Start of PROVIDED RECORDS

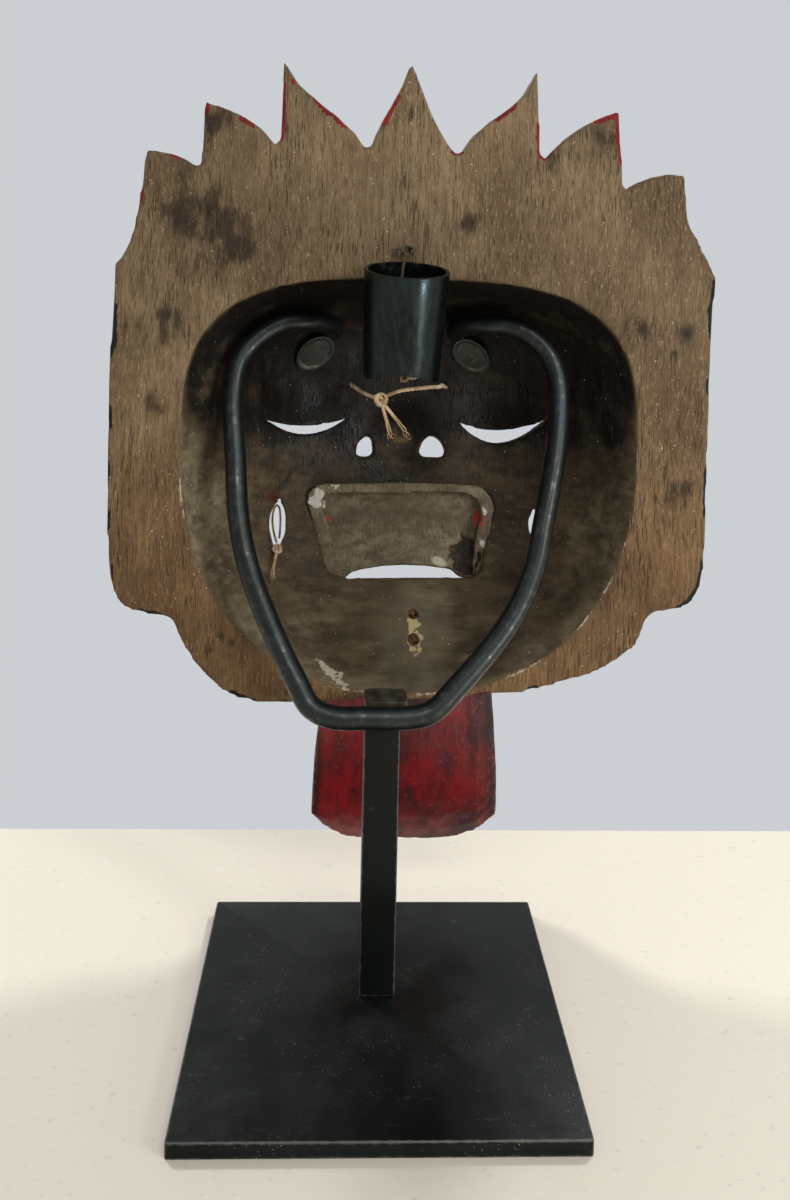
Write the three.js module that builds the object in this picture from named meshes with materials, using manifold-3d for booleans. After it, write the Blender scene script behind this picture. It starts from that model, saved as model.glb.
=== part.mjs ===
// Carved wooden cham mask of a wrathful guardian on its steel stand.
//
// Millimetres, +Z up. The origin is the centre of the base plate's underside. The face looks
// along -Y, so the hollow back and the cradle that holds the mask are on the +Y side.
// The mask is carved from one board: a flat back with a flame crown and two side panels, a
// domed face in front and a deep hollow behind it. Shapes on the mask are given in its own
// x and z, with x = 0 on the middle of the face.
import * as THREE from "three";
import { mergeVertices } from "three/addons/utils/BufferGeometryUtils.js";
import Module from "manifold-3d";

const wasm = await Module();
wasm.setup();

// ---- driving dimensions -------------------------------------------------------------------
const GAP = 0.3; // clearance between two pieces that touch

const PLATE = { side: 150, thick: 6, corner: 1.2, edge: 0.5 };
const POST = { side: 15, nearY: -3, topZ: 127.4 };
const CAP = { width: 18, depth: 15.5, thick: 2.5, centreX: -1.5, corner: 3 };

const ROD = { radius: 4.75, sides: 10, steps: 60 };
const PAD = { length: 23, width: 15, thick: 2.4, lean: 31 }; // lean in degrees
const LEFT_PAD = { centre: [33.7, -87, 269.7], turn: -38 };
const RIGHT_PAD = { centre: [-43, -90.6, 269.6], turn: 40 };

const TUBE = { topRadius: 18.1, bottomRadius: 16.4, wall: 1.7, length: 46 };
const TUBE_TOP = [-6.7, -8.6, 310];
const TUBE_LEAN = { back: 12, side: 1.6 }; // degrees
const TUBE_COPE = { radius: 26, rise: 4.5 }; // arched cut across the lower end

const MASK_X = -10.5; // middle of the face, a little off the post
const BACK_Y = -28; // flat back of the board
const BOARD = 13; // thickness of crown and side panels

// Egg outlines in x and z: half width, heights above and below the middle, and how square.
const FACE_Z = 232;
// The first of the two values of square is for the upper half.
const HOLLOW = {
  a: 100.5, top: 74.5, low: 108, depth: 70, square: [3.2, 2.3], wall: [6.5, 3, 4.6],
};
const FACE = { a: 114, top: 90, low: 111, depth: 84, square: [2.9, 2.4], wall: [4.6, 3.1, 6.5] };

const EYE = { x: 48, z: 249, radius: 18.5, pitDepth: 9, pitSpread: 19 };
const NOSE = { z: 226, pitDepth: 15, pitX: 17, pitZ: 17 };
const CORD = { radius: 1, sides: 8 };
const MOUTH = { innerY: -88, drop: 0.3, scoopRadius: 42, scoopDepth: 7 };
const TONGUE = { x: -3.5, rootHalf: 35, tipHalf: 45.5, thick: 11 };
const PEG = { radius: 2.4, x: -5.3 };
const PEGS = [
  { name: "upper_peg", z: 145, fromY: -74.5, toY: -101 },
  { name: "lower_peg", z: 136.5, fromY: -60.5, toY: -92 },
];

// ---- solids -------------------------------------------------------------------------------
function solidOf(geometry) {
  const bare = geometry.clone();
  for (const name of Object.keys(bare.attributes)) {
    if (name !== "position") bare.deleteAttribute(name);
  }
  const merged = mergeVertices(bare, 1e-4);
  return new wasm.Manifold(
    new wasm.Mesh({
      numProp: 3,
      vertProperties: new Float32Array(merged.attributes.position.array),
      triVerts: new Uint32Array(merged.index.array),
    }),
  );
}

function geometryOf(solid) {
  const mesh = solid.getMesh();
  const geometry = new THREE.BufferGeometry();
  geometry.setAttribute("position", new THREE.BufferAttribute(mesh.vertProperties, 3));
  geometry.setIndex(new THREE.BufferAttribute(mesh.triVerts, 1));
  return geometry;
}

// Cuts that just meet can leave a loose sliver beside the carving.
function largestOf(solid) {
  return solid.decompose().reduce((a, b) => (b.volume() > a.volume() ? b : a));
}

function piece(name, geometry, colour, roughness, metalness) {
  const material = new THREE.MeshStandardMaterial({ color: colour, roughness, metalness });
  const mesh = new THREE.Mesh(geometry, material);
  mesh.name = name;
  return mesh;
}

// A shape drawn in x and z, extruded from fromY towards -Y. With a slope it drops as it goes,
// and it has its drawn heights at y = pivot.
function prism(shape, fromY, length, { slope = 0, pivot = 0, segments = 6, bevel = 0 } = {}) {
  const geometry = new THREE.ExtrudeGeometry(shape, {
    depth: length - 2 * bevel,
    curveSegments: segments,
    bevelEnabled: bevel > 0,
    bevelThickness: bevel,
    bevelSize: bevel,
    bevelOffset: -bevel,
    bevelSegments: 1,
  });
  geometry.rotateX(Math.PI / 2);
  geometry.translate(0, fromY - bevel, 0);
  const at = geometry.attributes.position;
  for (let i = 0; i < at.count; i++) at.setZ(i, at.getZ(i) + slope * (at.getY(i) - pivot));
  return geometry;
}

function ball(centre, radii, columns = 20, rows = 12) {
  const geometry = new THREE.SphereGeometry(1, columns, rows);
  geometry.scale(...radii);
  geometry.translate(...centre);
  return geometry;
}

// A bar of round or oval section along a smooth line through the points.
function bar(points, radius, { sides = 8, steps = 30, flat = 1 } = {}) {
  const section = new THREE.Shape();
  section.absellipse(0, 0, radius, radius * flat, 0, Math.PI * 2);
  const through = points.map((p) => new THREE.Vector3(...p));
  const line = new THREE.CatmullRomCurve3(through, false, "centripetal");
  return new THREE.ExtrudeGeometry(section, { steps, curveSegments: sides / 2, extrudePath: line });
}

// Each step is a point to go to in a line, or a curve's control points and then its end.
function outline(steps) {
  const shape = new THREE.Shape();
  shape.moveTo(...steps[0]);
  for (const step of steps.slice(1)) {
    if (step.length === 2) shape.lineTo(...step);
    else if (step.length === 4) shape.quadraticCurveTo(...step);
    else shape.bezierCurveTo(...step);
  }
  shape.closePath();
  return shape;
}

// ---- stand --------------------------------------------------------------------------------
function roundedRectangle(width, depth, radius) {
  const [x, y] = [width / 2, depth / 2];
  const shape = new THREE.Shape();
  shape.moveTo(-x + radius, -y);
  shape.lineTo(x - radius, -y);
  shape.quadraticCurveTo(x, -y, x, -y + radius);
  shape.lineTo(x, y - radius);
  shape.quadraticCurveTo(x, y, x - radius, y);
  shape.lineTo(-x + radius, y);
  shape.quadraticCurveTo(-x, y, -x, y - radius);
  shape.lineTo(-x, -y + radius);
  shape.quadraticCurveTo(-x, -y, -x + radius, -y);
  return shape;
}

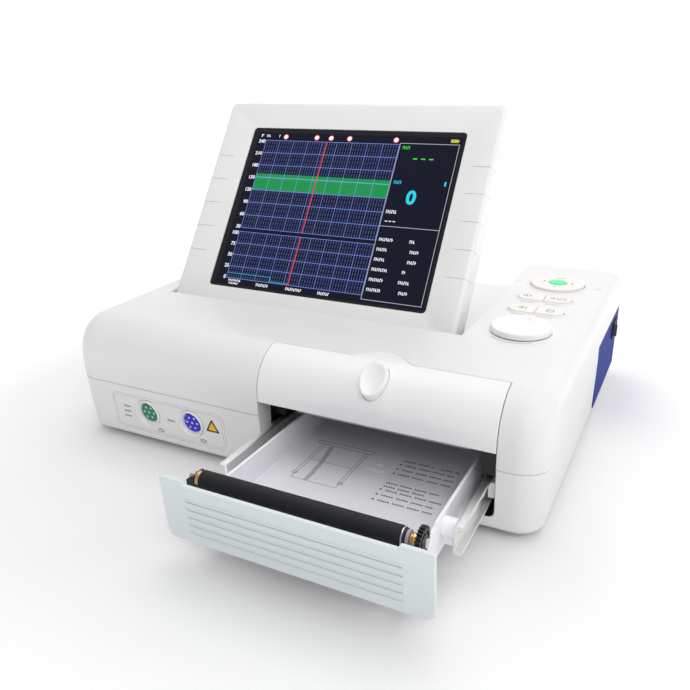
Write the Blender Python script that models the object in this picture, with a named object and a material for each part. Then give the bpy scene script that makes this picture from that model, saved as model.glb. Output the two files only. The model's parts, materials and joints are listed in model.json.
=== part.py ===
"""Desktop patient monitor with a folding screen and a thermal chart printer in a drawer.

Lengths below are millimetres; meshes are made in metres. +Z is up, the printer drawer opens towards
-Y, and the origin is on the table below the middle of the machine. The drawer is modelled open and
the screen raised.
"""

import math

import bmesh
import bpy
from mathutils import Matrix, Vector

MM = 0.001
GAP = 0.3

# Casing
HALF_WIDTH = 169.0
FRONT = -100.0
BACK = 194.0
BASE = 4.3
SEAM = 46.0
WALL = 2.5
CORNER = 18.0
REAR_CORNER = 8.0
DRAFT_TOP = 51.0
FRONT_DRAFT = 0.1
SIDE_DRAFT = 0.03
BASE_FILLET = 5.0
ARC_START = 63.0
ARC_RADIUS = 26.0
ARC_Y = FRONT + ARC_RADIUS
SIDE_ARC_START = 76.0
SIDE_RADIUS = 13.0
REAR_ARC_RADIUS = 35.0
REAR_ARC_START = 54.0
TOP_SLOPE = 0.0262
SLOPE_Y = -76.0
TOP = ARC_START + ARC_RADIUS

# Printer bay and its drawer
BAY_LEFT = -11.0
BAY_RIGHT = 142.0
BAY_BOTTOM = 14.0
BAY_TOP = 56.0
BAY_BACK = 66.0
LIP_BACK = -85.0
DRAWER_OUT = 93.6
COVER_BACK = -76.3
BULGE_LEFT = 45.6
BULGE_RIGHT = 82.6
BULGE_DEPTH = 12.0
COVER_THICKNESS = 2.2
TRAY_LEFT = 6.0
TRAY_RIGHT = 125.0
TRAY_WALL = 1.8
TRAY_BOTTOM = 17.0
TRAY_FLOOR = 21.0
TRAY_TOP = 38.0
TRAY_FRONT = -186.8
TRAY_BACK = -30.0
RAIL_BOTTOM = 20.0
RAIL_TOP = 37.0
RAIL_FRONT = -145.0
RAIL_INSET = 8.0
RAIL_GAUGE = 1.4
FIXED_RAIL_FRONT = FRONT + 16.0
BAY_MIDDLE = (BAY_LEFT + BAY_RIGHT) / 2
LOUVRES = 5
LOUVRE_TOP = 43.2
LOUVRE_PITCH = 5.05
LOUVRE_DEPTH = 0.8
LOUVRE_LEFT = 4.6
LOUVRE_RIGHT = 127.0

# Print mechanism
ROLLER_Y = -177.5
ROLLER_Z = 47.3
ROLLER_RADIUS = 5.2
ROLLER_LEFT = 5.6
ROLLER_RIGHT = 119.5
SHAFT_RADIUS = 2.5
BEARING_RADIUS = 4.4
GEAR_LEFT = 127.6
GEAR_RIGHT = 131.0
MODULE = 0.6
GEAR_TEETH = 24
PINION_TEETH = 12
MESH_PLAY = 0.15
CLOSED_ROLLER_Y = ROLLER_Y + DRAWER_OUT
DRIVE_Y = CLOSED_ROLLER_Y + MODULE * GEAR_TEETH + MESH_PLAY
PINION_ANGLE = math.radians(60)
PINION_DISTANCE = MODULE * (GEAR_TEETH + PINION_TEETH) / 2 + MESH_PLAY
PINION_Y = DRIVE_Y + PINION_DISTANCE * math.cos(PINION_ANGLE)
PINION_Z = ROLLER_Z + PINION_DISTANCE * math.sin(PINION_ANGLE)

# Screen
HINGE_Y = -7.0
HINGE_Z = 79.7
SCREEN_TILT = math.radians(34.3)
SCREEN_LEFT = -142.7
SCREEN_RIGHT = 88.6
SCREEN_HALF = 11.0
SCREEN_LENGTH = 171.8
SCREEN_WALL = 2.4
WELL_LEFT = -144.5
WELL_RIGHT = 94.0
WELL_FRONT = -18.5
WELL_DEPTH = 24.0
WELL_ROUND_Y = 168.0
GLASS = (-114.5, 64.5, 14.4, 150.0)
FACET = (-128.5, 74.7, 3.0, 162.0)
HINGE_SHAFT_RADIUS = 3.0

# Front sockets, controls and side panels
SOCKETS = {"left": -105.0, "right": -67.4}
SOCKET_Z = 27.5
SOCKET_RADIUS = 10.0
INSERT_RADIUS = 7.0
LABEL = (-136.0, -40.0, 11.4, 39.3)
KNOB = (127.0, 3.0)
PAD = (128.6, 112.0)
KEY_ROWS = (45.5, 73.5)
KEY_HALF_DEPTH = 7.0
KEY_EDGES = (108.0, 127.2, 146.3)
KEY_BOARD = (126.5, 84.0, 23.0, 54.0)
KEY_UNDERSIDE = -4.2
KEY_SWITCH_TOP = -5.4
PANEL = (70.0, 184.0, 11.0, 63.0)
PANEL_SLANT = 10.0
SWITCH = (150.0, 172.0, 43.0, 56.0)
SWITCH_FACE = HALF_WIDTH - 0.1
ROCKER_TIP = 172.3
INLET_X = 110.0
INLET_Z = 28.0
INLET_BACK = BACK + 1.8
SPEAKER = (-38, -40)
BOSSES = [(-152, -82), (156, -82), (-155, 176), (152, 176)]
FEET = {
    "front_left": (-138, -76),
    "front_right": (138, -76),
    "back_left": (-138, 166),
    "back_right": (138, 166),
}

MATERIALS = {
    "casing_white": ((0.86, 0.86, 0.87), 0.45, 0.0),
    "cover_white": ((0.88, 0.88, 0.89), 0.42, 0.0),
    "drawer_grey": ((0.70, 0.75, 0.77), 0.42, 0.0),
    "tray_white": ((0.84, 0.83, 0.87), 0.5, 0.0),
    "label_grey": ((0.72, 0.74, 0.74), 0.5, 0.0),
    "key_white": ((0.90, 0.89, 0.88), 0.5, 0.0),
    "key_green": ((0.15, 0.70, 0.45), 0.45, 0.0),
    "panel_blue": ((0.06, 0.11, 0.45), 0.45, 0.0),
    "insert_green": ((0.0, 0.30, 0.17), 0.45, 0.0),
    "insert_blue": ((0.02, 0.02, 0.60), 0.45, 0.0),
    "glass_black": ((0.01, 0.012, 0.03), 0.08, 0.0),
    "rubber_black": ((0.03, 0.03, 0.035), 0.75, 0.0),
    "plastic_black": ((0.02, 0.02, 0.022), 0.5, 0.0),
    "rail_steel": ((0.72, 0.73, 0.73), 0.32, 1.0),
    "shaft_steel": ((0.66, 0.66, 0.66), 0.28, 1.0),
    "board_green": ((0.02, 0.22, 0.10), 0.5, 0.0),
    "heatsink_grey": ((0.45, 0.46, 0.48), 0.4, 1.0),
}


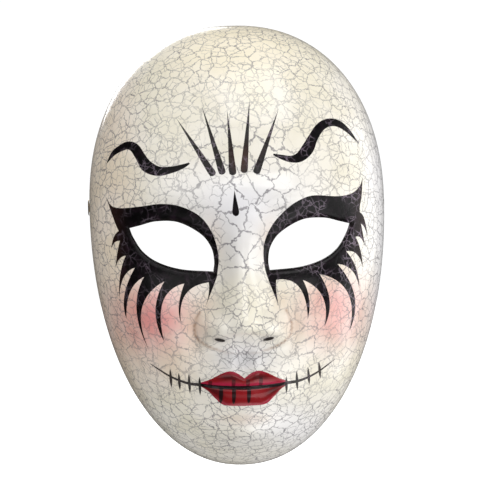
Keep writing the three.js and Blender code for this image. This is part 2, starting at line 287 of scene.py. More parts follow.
def stroke(points, spacing=0.8):
    """A brush stroke: each point is x, z and the stroke's width there."""
    line = spline(points, spacing)
    middle = line[:, :2]
    half = np.maximum(line[:, 2:], 0) / 2
    along = unit(np.gradient(middle, axis=0))
    across = np.stack([-along[:, 1], along[:, 0]], -1) * half
    left = middle + across
    right = (middle - across)[::-1]
    both = np.vstack([left, right])
    gap = np.linalg.norm(both - np.roll(both, 1, axis=0), axis=1)
    return both[gap > 0.02]


def counter_clockwise(outline):
    after = np.roll(outline, -1, axis=0)
    area = np.sum(outline[:, 0] * after[:, 1] - after[:, 0] * outline[:, 1])
    return outline if area > 0 else outline[::-1]


def grown(outline, distance):
    """The outline moved outward by a distance."""
    along = unit(np.roll(outline, -1, axis=0) - np.roll(outline, 1, axis=0))
    return outline + np.stack([along[:, 1], -along[:, 0]], -1) * distance


EYE_INNER = (14.2, -12.8)
EYE_OUTER = (55.5, 9.8)
UPPER_LID = [(13.6, -7.8), (14.9, -0.9), (20, 6), (31, 12.1), (42, 12.9), (50, 11.1)]
LOWER_LID = [(53.6, 5), (49, -2.2), (41.5, -7.7), (30, -11.4)]


def eye_hole(side):
    upper = spline([EYE_INNER, *UPPER_LID, EYE_OUTER], 1.0)
    lower = spline([EYE_OUTER, *LOWER_LID, EYE_INNER], 1.0)
    return counter_clockwise(np.vstack([upper[:-1], lower[:-1]]) * [side, 1])


NOSTRIL = (12.1, -47.0)
NOSTRIL_HALF_LENGTH = 2.75
NOSTRIL_HALF_HEIGHT = 0.85


def nostril(side):
    """A slit, its outer end a little higher."""
    turn = full_turn(20)
    tilt = math.radians(12)
    long, short = NOSTRIL_HALF_LENGTH * np.cos(turn), NOSTRIL_HALF_HEIGHT * np.sin(turn)
    x = NOSTRIL[0] + long * math.cos(tilt) - short * math.sin(tilt)
    z = NOSTRIL[1] + long * math.sin(tilt) + short * math.cos(tilt)
    return counter_clockwise(np.stack([side * x, z], -1))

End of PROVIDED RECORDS

- _WHAT YOU WILL DO_:
Extract and output the part that opens with the line containing "Keep writing the" and closes with the line containing "return outline if", unchanged, ends included.

- _FINAL ANSWER_:
Keep writing the three.js and Blender code for this image. This is part 2, starting at line 287 of scene.py. More parts follow.
def stroke(points, spacing=0.8):
    """A brush stroke: each point is x, z and the stroke's width there."""
    line = spline(points, spacing)
    middle = line[:, :2]
    half = np.maximum(line[:, 2:], 0) / 2
    along = unit(np.gradient(middle, axis=0))
    across = np.stack([-along[:, 1], along[:, 0]], -1) * half
    left = middle + across
    right = (middle - across)[::-1]
    both = np.vstack([left, right])
    gap = np.linalg.norm(both - np.roll(both, 1, axis=0), axis=1)
    return both[gap > 0.02]


def counter_clockwise(outline):
    after = np.roll(outline, -1, axis=0)
    area = np.sum(outline[:, 0] * after[:, 1] - after[:, 0] * outline[:, 1])
    return outline if area > 0 else outline[::-1]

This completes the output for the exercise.